Radiocarbon dates have been obtained for Sajsi-age ooids and tufa, uncalibrated they range from 17,080 ± 720 to 20,830 ± 140 years ago. Later dates indicated that the lake existed between 25,000 and 19,000 years ago and reached its maximum depth 23,000 years ago. The existence of this lake coincides with the Last Glacial Maximum. Earlier, lakes had formed in the Laguna Blanca, the Salar de Atacama, as well as the Pozuelos Basin in northwest Argentina. Given evidence from the Bolivian Eastern Cordillera and the small size of the glacial Sajsi and Inca Huasi paleolakes, it is likely that the Last Glacial Maximum was accompanied by a dry climate on the Altiplano and indeed climate modelling shows that only a small precipitation increase - or none at all - would be needed to create the Sajsi lake.
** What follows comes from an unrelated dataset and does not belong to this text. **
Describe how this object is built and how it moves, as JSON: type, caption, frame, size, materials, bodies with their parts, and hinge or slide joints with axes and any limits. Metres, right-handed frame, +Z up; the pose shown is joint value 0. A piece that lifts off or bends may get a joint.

Glacier expansion is recorded at that time in Northwest Argentina. The second Heinrich event seems to coincide with the Sajsi lake period.

A maximum in local insolation about 21,000 years ago coincides with the existence of the Sajsi lake but was probably not responsible for the lake's existence. Farther south, precipitation in the drainage area of the Rio Salado had increased by 10 mm/yr during the Sajsi time, and there are isotope changes in Brazilian speleothems. Lakes formed within the Western Cordillera and the Bolivian Chaco likewise shows evidence of increased precipitation. Rising water levels during the Sajsi reduced dust deflation. The Sajsi lake was apparently followed by Lake Tauca, but evidence is lacking. Another theory postulates that Sajsi was simply a sub-phase of Lake Tauca, an interpretation applied in particular to data taken from drill cores.